Whenever a resource fails, the cluster will increase the failcount for a resource. This count can be viewed with the command:
# pcs resource failcount show [RESOURCE]
Failure to start or stop will immediately set the failcount for a resource to INFINITY, forcing it to move to a different node. If fencing is enabled, a node that failed to stop a resource will also be fenced.
Resources can be configured to relocate to a different node after N amount of failures as well, by setting the option meta migration-threshold=N when creating or modifying the resource. By default. resources will not migrate unless their failcount reaches INFINITY.
Troubleshooting resource failures
There are a number of steps an administrator can take when troubleshooting a resource failure:
- Inspect the log files for the affected resources.

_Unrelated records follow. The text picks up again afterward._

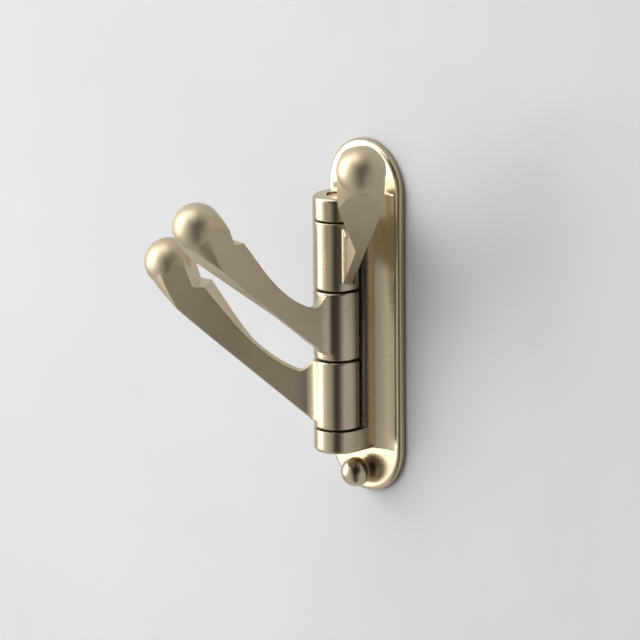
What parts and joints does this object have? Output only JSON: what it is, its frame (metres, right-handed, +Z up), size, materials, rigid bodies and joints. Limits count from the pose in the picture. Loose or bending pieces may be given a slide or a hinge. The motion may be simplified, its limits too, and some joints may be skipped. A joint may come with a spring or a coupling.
{
  "type": "swivel wall hook",
  "caption": "Swivel wall hook in antique brass: stadium back plate with a pinned stack of swinging arms, each with a ball tip and a notch.",
  "frame": {"origin": "centre of the back plate's rear face, on the wall", "axes": "+Z up along the plate's long axis, -Y out of the wall, +X to the right as seen from the room"},
  "size_m": [0.1061, 0.1014, 0.127],
  "materials": {
    "cast_brass": "satin",
    "nut_brass": "satin",
    "pin_metal": "satin",
    "washer_plastic": "matte",
    "bolt_steel": "satin"
  },
  "bodies": {
    "bracket": {"wall_bracket": "cast_brass", "pivot_pin": "pin_metal", "bottom_washer": "washer_plastic", "lower_washer": "washer_plastic", "upper_washer": "washer_plastic", "top_washer": "washer_plastic", "lower_cap_nut": "nut_brass", "upper_cap_nut": "nut_brass", "lower_hanger_bolt": "bolt_steel", "upper_hanger_bolt": "bolt_steel"},
    "top": {"top_arm": "cast_brass"},
    "middle": {"middle_arm": "cast_brass"},
    "lower": {"lower_arm": "cast_brass"}
  },
  "joints": [
    {"name": "top_swivel", "type": "hinge", "parent": "bracket", "child": "top", "pos_m": [0, -0.01407, 0.0226], "axis": [0, 0, 1], "range_deg": [-148, 39]},
    {"name": "middle_swivel", "type": "hinge", "parent": "bracket", "child": "middle", "pos_m": [0, -0.01407, 0], "axis": [0, 0, 1], "range_deg": [-88, 99]},
    {"name": "lower_swivel", "type": "hinge", "parent": "bracket", "child": "lower", "pos_m": [0, -0.01407, -0.0226], "axis": [0, 0, 1], "range_deg": [-36, 151]}
  ]
}
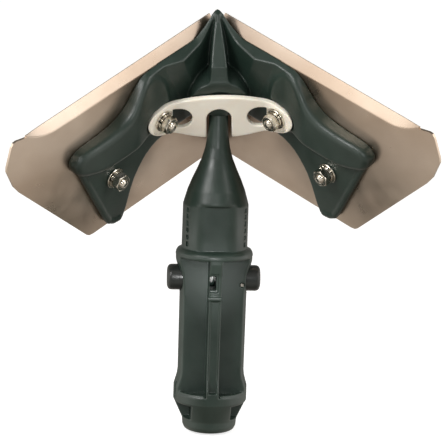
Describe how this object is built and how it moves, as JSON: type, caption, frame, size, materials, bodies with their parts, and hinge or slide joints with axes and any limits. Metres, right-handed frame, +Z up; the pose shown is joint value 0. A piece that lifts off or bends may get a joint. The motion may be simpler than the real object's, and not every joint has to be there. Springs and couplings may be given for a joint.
{
  "type": "inside corner scraper head",
  "caption": "V-shaped inside-corner scraper: two sheet-metal wings bolted to a moulded head that swivels on a ball at the top of a quick-lock pole spigot.",
  "frame": {"origin": "centre of the spigot's bottom end face, on the spigot's axis", "axes": "+Z up the spigot to the ball, -Y the side that the V of the wings opens to, +X towards the right button"},
  "size_m": [0.1762, 0.1165, 0.1866],
  "materials": {
    "moulding": "dark green-grey glass-filled nylon, fine grain with a soft sheen",
    "button": "near-black, soft gloss",
    "steel": "satin stainless sheet, brushed along its length",
    "strip": "ivory nylon",
    "zinc": "bright plated steel"
  },
  "bodies": {
    "handle": {"spigot": "moulding", "button_spring": "zinc", "retaining_pin_left": "zinc", "retaining_pin_right": "zinc"},
    "left_button": {"button_left": "button"},
    "right_button": {"button_right": "button"},
    "ball": {"swivel_ball": "moulding"},
    "head": {"head_body": "moulding", "retainer_strip": "strip", "wing_left": "steel", "wing_right": "steel", "bolt_inner_left": "zinc", "bolt_inner_right": "zinc", "bolt_foot_left": "zinc", "bolt_foot_right": "zinc", "washer_inner_left": "zinc", "washer_inner_right": "zinc", "washer_foot_left": "zinc", "washer_foot_right": "zinc", "lock_washer_inner_left": "zinc", "lock_washer_inner_right": "zinc", "lock_washer_foot_left": "zinc", "lock_washer_foot_right": "zinc", "nut_inner_left": "zinc", "nut_inner_right": "zinc", "nut_foot_left": "zinc", "nut_foot_right": "zinc"}
  },
  "joints": [
    {"name": "left_button_press", "type": "slide", "parent": "handle", "child": "left_button", "axis": [1, 0, 0], "range_m": [0, 0.0068], "stiffness_N_per_m": 400, "springref_m": -0.004, "deforming": ["button_spring"]},
    {"name": "right_button_press", "type": "slide", "parent": "handle", "child": "right_button", "axis": [-1, 0, 0], "range_m": [0, 0.0068], "stiffness_N_per_m": 400, "springref_m": -0.004},
    {"name": "head_twist", "type": "hinge", "parent": "handle", "child": "ball", "pos_m": [0, 0, 0.1487], "axis": [0, 0, 1], "continuous": true},
    {"name": "head_tilt", "type": "hinge", "parent": "ball", "child": "head", "pos_m": [0, 0, 0.1487], "axis": [0.9973, -0.0523, 0.0523], "range_deg": [-30, 15]}
  ]
}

- Inspect the cluster log files.
- Verify resource configuration.
- Verify configuration files.
- Attempt to manually start the resource with debug-start.
Inspect log files
One of the first actions an administrator will likely take is inspecting the log files for both the cluster itself, and any log files the affected resource might generate. Be careful when reading these log files, as the actual error might be a single small warning, while the resulting failure cascade following the first error mi9ht generate far more logging.
Verify resource configuration
Using the command pcs resource show –full or pcs resource show [RESOURCE], inspect the cluster configuration for the failed resource. Small typos here, or missed options, might have a drastic effect.
Verify configuration files
If the affected resource has its own configuration file, like an apache resource, it might also have its own configuration file validation tool, like apacectl configtest. Ensuring that the resource can start eliminates a whole slew of potential failures.
Manually starting a resource with debug-start
When a resource has reached a failcount of INFINITY on all nodes, it is no longer possible to attempt to start that resource automatically. An administrator can still attempt to start the resource with the command pcs resource debug-start [RESOURCE]. This will result in a short status output on both failure and success. Adding in the –full option as well will generate full debugging output, which can assist troubleshooting.
Fixing resource failures
Updating a cluster resource definition will automatically reset the failcount for that resource, enabling its use on the cluster again.
When the performed fix was performed outside of the cluster configuration -for example, by updating a service configuration file – the failcount will remain, preventing the resource from being started. In those cases, an administrator can run the command pcs resource failcount reset [RESOURCE] to manually reset the failcount, enabling the resource.
# pcs resource failcount reset [RESOURCE]